Talaat Pasha, the powerful Ottoman interior minister during World War I, certainly didn't disguise his objective. "The Government … has decided to destroy completely all the indicated [Armenians] persons living in Turkey," he brusquely reminded officials in Aleppo in a September 1915 dispatch. "An end must be put to their existence … and no regard must be paid to either age or sex, or to conscientious scruples."

US Ambassador Henry Morgenthau, flooded with accounts of the torture, death marches, and butchery being inflicted on the Armenians, remonstrated with Talaat to no avail. "It is no use for you to argue," Morgenthau was told. "We have already disposed of three quarters of the Armenians…. The hatred between the Turks and Armenians is now so intense that we have got to finish them. If we don't, they will plan their revenge…. We will not have the Armenians anywhere in Anatolia."
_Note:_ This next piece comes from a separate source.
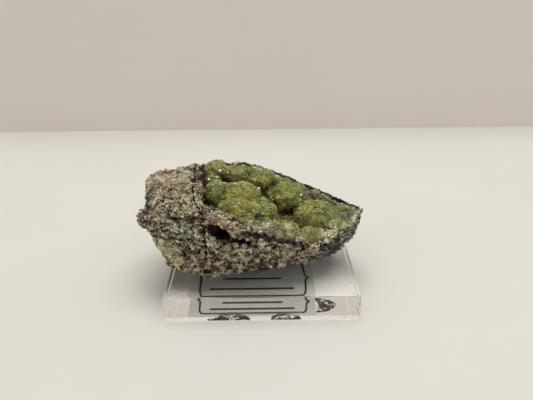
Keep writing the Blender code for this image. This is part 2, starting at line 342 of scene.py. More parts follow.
def paint(piece: bpy.types.Object, name: str, values: Array) -> None:
    """Stores one number for each point of a piece, for its material to read."""
    layer = piece.data.attributes.new(name, "FLOAT", "POINT")
    layer.data.foreach_set("value", values.astype(np.float32))


def hit(tree: BVHTree, pixel: Pixel) -> Array:
    """The place that a pixel of the photograph shows on a surface.

    Args:
        tree: The surface.
        pixel: The pixel, counted from the top left.

    Returns:
        The place in millimetres, or the nearest one where the line of sight misses.
    """
    start = Vector(VIEW.place)
    direction = VIEW.line(pixel)
    found = tree.ray_cast(start, direction)[0]
    if found is None:
        found = tree.find_nearest(start + direction * start.length)[0]
    return np.array(found)


def clear_of(tree: BVHTree, places: Array, distance: float) -> Array:
    """1 at each place that is further than a distance from a surface, else 0."""
    found = [tree.find_nearest(place, distance)[0] is None for place in places.tolist()]
    return np.array(found, dtype=float)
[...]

If some of them survived, it wasn't for lack of effort by the killers. Of the roughly 2 million Armenians living in the country in 1914, 90 percent were gone by 1918. The death toll was well over one million; innumerable others fled for their lives. To read eyewitness descriptions of the ghastly cruelties the Armenian Christians were made to suffer a century ago is to be reminded that the jihadist savagery of ISIS and al-Qaeda is not an innovation.
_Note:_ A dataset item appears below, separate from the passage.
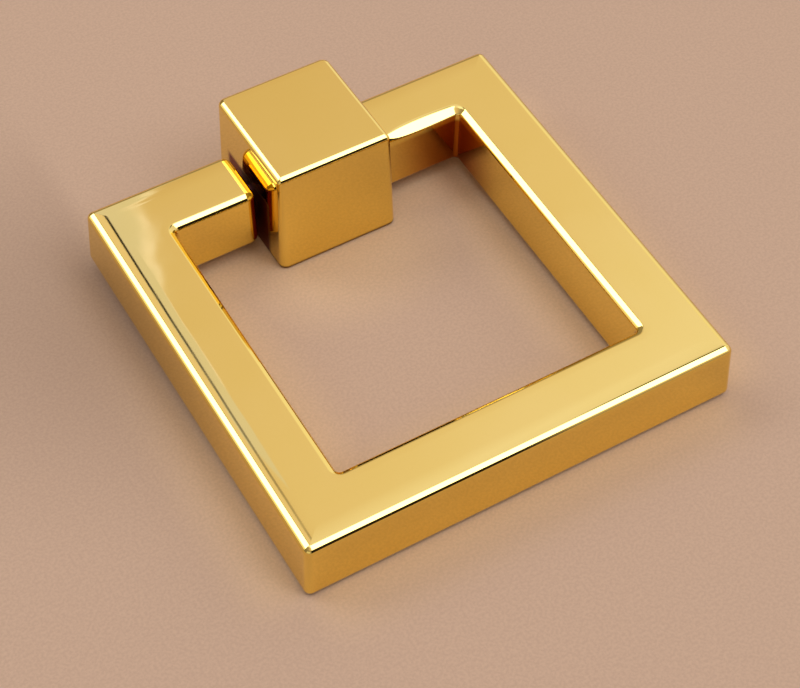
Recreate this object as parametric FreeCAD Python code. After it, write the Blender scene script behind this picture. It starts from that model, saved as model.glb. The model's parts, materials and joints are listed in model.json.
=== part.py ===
import FreeCAD, Part
import math
import os

# Square ring pull for a drawer or a cupboard door.
# A square ring, open in the middle of its pivot bar, swings on two short steel pins that run
# in the sides of a cube-like post. One machine screw from behind holds the post to the door.
# Sizes are in millimetres. X runs along the pivot axis, Y runs up the door face and Z points
# straight out of it. The origin is the centre of the post's back face, on the door face Z = 0.
# Ring and post are castings with draft: both are widest at the back and narrow to the front.
# Widths and lengths are those of the back face. The ring is at rest, its grip bar on the door.

# Ring
ring_width = 50.0             # outside, over both side bars
ring_length = 49.9            # outside, over the pivot bar and the grip bar
ring_thickness = 7.6          # front face to back face
side_bar_width = 7.8
pivot_bar_width = 7.6
grip_bar_width = 7.5
ring_draft = 2.5              # degrees, on the outside and in the window
ring_corner_radius = 0.9      # the ring's outer corners, seen from the front
window_corner_radius = 0.5    # the corners of its window
ring_edge_radius = 0.8        # all long edges, round the outside and round the window
arm_end_radius = 1.3          # round the end of each arm, beside the post

# Post
post_width = 14.35            # along the pivot axis
post_length = 15.2            # up the door face
post_height = 13.5            # out of the door face
post_draft = 1.6              # degrees, on all four sides
post_side_radius = 0.7        # the four edges that run out of the door face
post_front_radius = 0.6       # round the front face
post_back_radius = 0.3        # round the back face

# Screw hole in the back of the post, for an M4 machine screw
screw_diameter = 4.0          # over the threads
screw_hole_depth = 9.0        # full thread, without the drill's point
screw_mouth_chamfer = 0.5

# Pivot pins, two steel dowels pressed into the arms
pin_diameter = 3.0
pin_length_in_arm = 4.0
pin_length_in_post = 2.4
pin_end_chamfer = 0.3

# Fits and clearances
arm_gap = 0.35                # each arm's end to the post's side, at the pivot axis
pin_running_clearance = 0.03  # radial, in the post
pin_end_clearance = 0.3       # past the pin's end in the post's bore
turning_clearance = 0.1       # pivot bar's corner to the door face as the ring turns

# Cutting tools
drill_point_angle = 118.0
cutter_overrun = 1.0          # how far a tool starts outside the metal

same_place = 1e-4             # edges within this of a plane lie in it
ALONG_X = FreeCAD.Vector(1, 0, 0)
ALONG_Z = FreeCAD.Vector(0, 0, 1)


def slope(draft):
    """How far a drafted side leans in for each millimetre of height."""
    return math.tan(math.radians(draft))


def block(middle, width, length, low, high, draft=0.0):
    """A block between two heights whose four sides lean in by the draft angle.

    Its width and length are those at the height of the point in its middle.
    """
    levels = []
    for level in (low, high):
        half_width = width / 2 - level * slope(draft)
        half_length = length / 2 - level * slope(draft)
        corners = []
        for x, y in ((-1, -1), (1, -1), (1, 1), (-1, 1)):
            corners.append(middle + FreeCAD.Vector(x * half_width, y * half_length, level))
        levels.append(corners)
    below, above = levels
    outlines = [below[::-1], above]
    for i in range(4):
        j = (i + 1) % 4
        outlines.append([below[i], below[j], above[j], above[i]])
    faces = [Part.Face(Part.makePolygon(outline + outline[:1])) for outline in outlines]
    return Part.Solid(Part.Shell(faces))


def rising_edges(solid):
    """The edges of a block that run from its back face to its front face."""
    return [edge for edge in solid.Edges if edge.BoundBox.ZLength > solid.BoundBox.ZLength / 2]


def edges_at_height(solid, height):
    """The edges of a solid that lie in the plane Z = height."""
    found = []
    for edge in solid.Edges:
        box = edge.BoundBox
        if abs(box.ZMin - height) < same_place and abs(box.ZMax - height) < same_place:
            found.append(edge)
    return found


def edges_across(solid, x):
    """The edges of a solid that lie in the plane at this X."""
    found = []
    for edge in solid.Edges:
        box = edge.BoundBox
        if abs(box.XMin - x) < same_place and abs(box.XMax - x) < same_place:
            found.append(edge)
    return found


def drilled_hole(mouth, inward, radius, depth):
    """A blind round hole with a drill's point at its bottom, as the solid to be cut away."""
    hole = Part.makeCylinder(radius, depth + cutter_overrun, mouth - inward * cutter_overrun, inward)
    point_depth = radius / math.tan(math.radians(drill_point_angle / 2))
    point = Part.makeCone(radius, 0, point_depth, mouth + inward * depth, inward)
    return hole.fuse(point)


def back_round_inset():
    """From a bar's back corner, as if sharp, to the centre of its rounding, across the bar."""
    return ring_edge_radius * slope(ring_draft) + ring_edge_radius / math.cos(math.radians(ring_draft))


def pivot_height():
    """The pivot axis stands off the door face just enough for the pivot bar to turn clear."""
    across = pivot_bar_width / 2 - back_round_inset()
    behind = ring_thickness / 2 - ring_edge_radius
    return math.hypot(across, behind) + ring_edge_radius + turning_clearance


def resting_tilt():
    """Degrees that the ring leans in, so that its grip bar touches the door face."""
    along = ring_length - pivot_bar_width / 2 - back_round_inset()
    behind = ring_thickness / 2 - ring_edge_radius
    height = pivot_height() - ring_edge_radius
    lean = math.asin(height / math.hypot(along, behind)) - math.atan2(behind, along)
    return math.degrees(lean)


def at_rest(shape):
    """Turn a shape that was built flat about the pivot axis into the ring's place at rest."""
    shape.rotate(FreeCAD.Vector(0, 0, pivot_height()), ALONG_X, resting_tilt())
    return shape


def post_side():
    """From the middle of the post to its side, at the pivot axis."""
    return post_width / 2 - pivot_height() * slope(post_draft)


def pivot_pin(side):
    """One dowel with chamfered ends, side -1 on the left and 1 on the right."""
    start = FreeCAD.Vector(side * (post_side() - pin_length_in_post), 0, pivot_height())
    length = pin_length_in_post + arm_gap + pin_length_in_arm
    pin = Part.makeCylinder(pin_diameter / 2, length, start, ALONG_X * side)
    ends = [edge for edge in pin.Edges if edge.Curve.TypeId == "Part::GeomCircle"]
    return pin.makeChamfer(pin_end_chamfer, ends)


def through_cut(middle, width, length, draft):
    """What is cut away for an opening that goes through the ring from its back to its front."""
    return block(middle, width, length, -cutter_overrun, ring_thickness + cutter_overrun, draft)


def ring_blank(back):
    """The ring with its window for the fingers, before the pivot bar is opened for the post."""
    top = pivot_bar_width / 2
    middle = FreeCAD.Vector(0, top - ring_length / 2, back)
    body = block(middle, ring_width, ring_length, 0, ring_thickness, ring_draft)
    body = body.makeFillet(ring_corner_radius, rising_edges(body))

    window_length = ring_length - pivot_bar_width - grip_bar_width
    window_middle = FreeCAD.Vector(0, -top - window_length / 2, back)
    window = through_cut(window_middle, ring_width - 2 * side_bar_width, window_length, -ring_draft)
    return body.cut(window.makeFillet(window_corner_radius, rising_edges(window)))


def ring():
    """The square ring, one casting with soft edges and a blind bore in each arm's end."""
    back = pivot_height() - ring_thickness / 2
    arm_end = post_side() + arm_gap
    opening_length = pivot_bar_width + 2 * cutter_overrun
    opening = through_cut(FreeCAD.Vector(0, 0, back), 2 * arm_end, opening_length, 0.0)
    body = ring_blank(back).cut(opening)
    body = body.makeFillet(arm_end_radius, edges_across(body, arm_end) + edges_across(body, -arm_end))

    # An arm's rounded end already runs smoothly into its front and its back, so those edges stay.
    run_out = arm_end + arm_end_radius
    smooth = edges_across(body, run_out) + edges_across(body, -run_out)
    outlines = edges_at_height(body, back) + edges_at_height(body, back + ring_thickness)
    sharp = [edge for edge in outlines if not any(edge.isSame(other) for other in smooth)]
    body = body.makeFillet(ring_edge_radius, sharp)

    for side in (-1, 1):
        mouth = FreeCAD.Vector(side * arm_end, 0, pivot_height())
        body = body.cut(drilled_hole(mouth, ALONG_X * side, pin_diameter / 2, pin_length_in_arm))
    return body


def post():
    """The post: a block with a blind pin bore in each side and a tapped hole in its back."""
    origin = FreeCAD.Vector(0, 0, 0)
    body = block(origin, post_width, post_length, 0, post_height, post_draft)
    body = body.makeFillet(post_side_radius, rising_edges(body))
    body = body.makeFillet(post_front_radius, edges_at_height(body, post_height))
    body = body.makeFillet(post_back_radius, edges_at_height(body, 0))

    bore_radius = pin_diameter / 2 + pin_running_clearance
    bore_depth = pin_length_in_post + pin_end_clearance
    for side in (-1, 1):
        mouth = FreeCAD.Vector(side * post_side(), 0, pivot_height())
        body = body.cut(drilled_hole(mouth, ALONG_X * -side, bore_radius, bore_depth))

    screw_radius = screw_diameter / 2
    body = body.cut(drilled_hole(origin, ALONG_Z, screw_radius, screw_hole_depth))
    mouth_radius = screw_radius + screw_mouth_chamfer
    return body.cut(Part.makeCone(mouth_radius, screw_radius, screw_mouth_chamfer, origin, ALONG_Z))


def save(shape, node):
    """Write one sub-part, and say what it is."""
    shape.Solids[0].exportStep("parts/" + node + ".step")
    print(node, "solids", len(shape.Solids), "valid", shape.isValid(), "mm3", round(shape.Volume, 1))


os.makedirs("parts", exist_ok=True)
save(post(), "post")
save(at_rest(ring()), "ring")
save(at_rest(pivot_pin(-1)), "left_pivot_pin")
save(at_rest(pivot_pin(1)), "right_pivot_pin")
print("pivot height", round(pivot_height(), 5), "mm, resting tilt", round(resting_tilt(), 5), "degrees")
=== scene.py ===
import json
import math

import bpy
from mathutils import Matrix, Vector


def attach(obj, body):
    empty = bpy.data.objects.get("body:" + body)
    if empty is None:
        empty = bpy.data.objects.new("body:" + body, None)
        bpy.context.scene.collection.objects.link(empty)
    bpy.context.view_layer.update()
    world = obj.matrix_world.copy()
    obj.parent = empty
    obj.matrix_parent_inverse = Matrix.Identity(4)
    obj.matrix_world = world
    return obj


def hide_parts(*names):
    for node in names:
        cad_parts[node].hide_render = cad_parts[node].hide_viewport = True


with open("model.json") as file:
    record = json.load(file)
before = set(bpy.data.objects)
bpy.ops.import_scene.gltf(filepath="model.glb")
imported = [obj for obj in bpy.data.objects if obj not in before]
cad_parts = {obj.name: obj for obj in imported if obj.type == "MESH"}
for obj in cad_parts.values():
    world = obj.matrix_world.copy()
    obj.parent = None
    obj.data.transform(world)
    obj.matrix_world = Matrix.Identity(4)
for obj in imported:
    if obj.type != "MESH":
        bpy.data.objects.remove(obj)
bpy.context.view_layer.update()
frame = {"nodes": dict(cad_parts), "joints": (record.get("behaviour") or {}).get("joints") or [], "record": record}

# The looks of a square ring pull: two mirror-polished gold castings on ground steel pins.
# Lengths are in millimetres up to the moment a mesh is made, and angles are in degrees.
MM = 0.001

# Ring, with the sizes of its back face; it narrows to the front with the draft
RING_WIDTH = 50.0
RING_LENGTH = 49.9
RING_THICKNESS = 7.6
SIDE_BAR = 7.8
PIVOT_BAR = 7.6
GRIP_BAR = 7.5
RING_DRAFT = 2.5
RING_CORNER = 0.75          # the outer corners, seen from the front
WINDOW_CORNER = 0.5         # the corners of the window
RING_EDGE = 0.8             # the rounding of the long edges
ARM_END_ROUND = 1.3
ARM_GAP = 0.5               # an arm's end to the post's side

# Post
POST_WIDTH = 14.35
POST_LENGTH = 15.2
POST_HEIGHT = 13.5
POST_DRAFT = 1.6
POST_CORNER_BACK = 0.95     # the edges that run out of the door, at the back face
POST_CORNER_FRONT = 0.45    # and at the front face, on the side of the grip bar
POST_FRONT_ROUND = 0.6
POST_BACK_ROUND = 0.3

# Pins and the bores that hold them
PIN_RADIUS = 1.5
PIN_PLAY = 0.03
ARM_BORE_DEPTH = 3.85
POST_BORE_DEPTH = 2.7
DRILL_POINT = 118.0
BORE_SQUARE = 2.0           # half the side of the square of the post's side that holds a bore

# Screw thread in the post
THREAD_PITCH = 0.7
THREAD_DEPTH = 0.5413 * THREAD_PITCH
THREAD_FLANK = 0.3125       # shares of the pitch
THREAD_CREST = 0.125
THREAD_STEPS = 10           # rows of points for each turn

# Polishing wheels leave the front faces very slightly rounded off towards their edges.
OUTER_CROWN = (3.0, 1.7)    # slope where the edge's rounding starts, and how far in it reaches
INNER_CROWN = (1.2, 0.8)
POST_CROWN = (1.0, 0.8)

# They also leave a narrow flat in the rounding of each front edge. These give the radius below
# the flat, the flat's width and the radius above it, for a plain rounding of 1, and the angle
# of the flat's normal above the horizontal.
OUTER_FRONT = (0.89, 0.22, 0.89, 60.0)
WINDOW_FRONT = (1.06, 0.28, 0.56, 60.0)
POST_FRONT = (1.08, 0.33, 0.42, 60.0)

# The window's front edge is worn along the right arm. These are the same four, in millimetres.
WORN_BAR = (0.35, 0.40, 0.75, 58.0)     # in the window's corner, towards the right bar
WORN_ARM = (0.28, 0.58, 1.00, 54.0)     # and towards the arm
WORN_MORE = (0.0, 0.18, 0.12, 0.0)      # what is added halfway along the arm
WORN_END = 12                           # how suddenly it ends beside the post

# How finely the rounded parts are divided
EDGE_STEPS = 8              # on each side of the flat
BACK_EDGE_STEPS = 6
CROWN_STEPS = 6
CORNER_STEPS = 12
BAR_STEPS = 8
END_STEPS = 12
BORE_SIDE_STEPS = 10
LEAST_ROUND = 0.03          # what is left of a rounding that runs out

pivot = frame["joints"][0]["pos_m"][2] / MM
mounts = {mount["name"]: mount for mount in frame["record"]["mounts"]}
screw_radius = mounts["screw_hole"]["dims"]["r_mm"]
mouth_chamfer = mounts["screw_hole"]["pos_m"][2] / MM
screw_depth = mouth_chamfer + mounts["screw_hole"]["dims"]["length_mm"]


def tan(degrees):
    return math.tan(math.radians(degrees))


def sin(degrees):
    return math.sin(math.radians(degrees))


def cos(degrees):
    return math.cos(math.radians(degrees))


def steps(start, end, count):
    """Evenly spaced values from start to end, both included."""
    return [start + (end - start) * i / count for i in range(count + 1)]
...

That key fact is one the pope, to his credit, refuses to downplay: Armenians were victims not only of genocide, but also of jihad. In imploring his listeners on Sunday to hear the "muffled and forgotten cry" of endangered Christians who today are "ruthlessly put to death — decapitated, crucified, burned alive — or forced to leave their homeland," Francis was reminding the world that the price of irresolution in the face of determined Islamist violence is as steep as ever.

The jihadists of 1915 murdered "bishops and priests, religious women and men, the elderly, and even defenseless children and the infirm." The world knew what was happening; the grisly details were extensively reported at the time. Just as they are now, and with as little effect.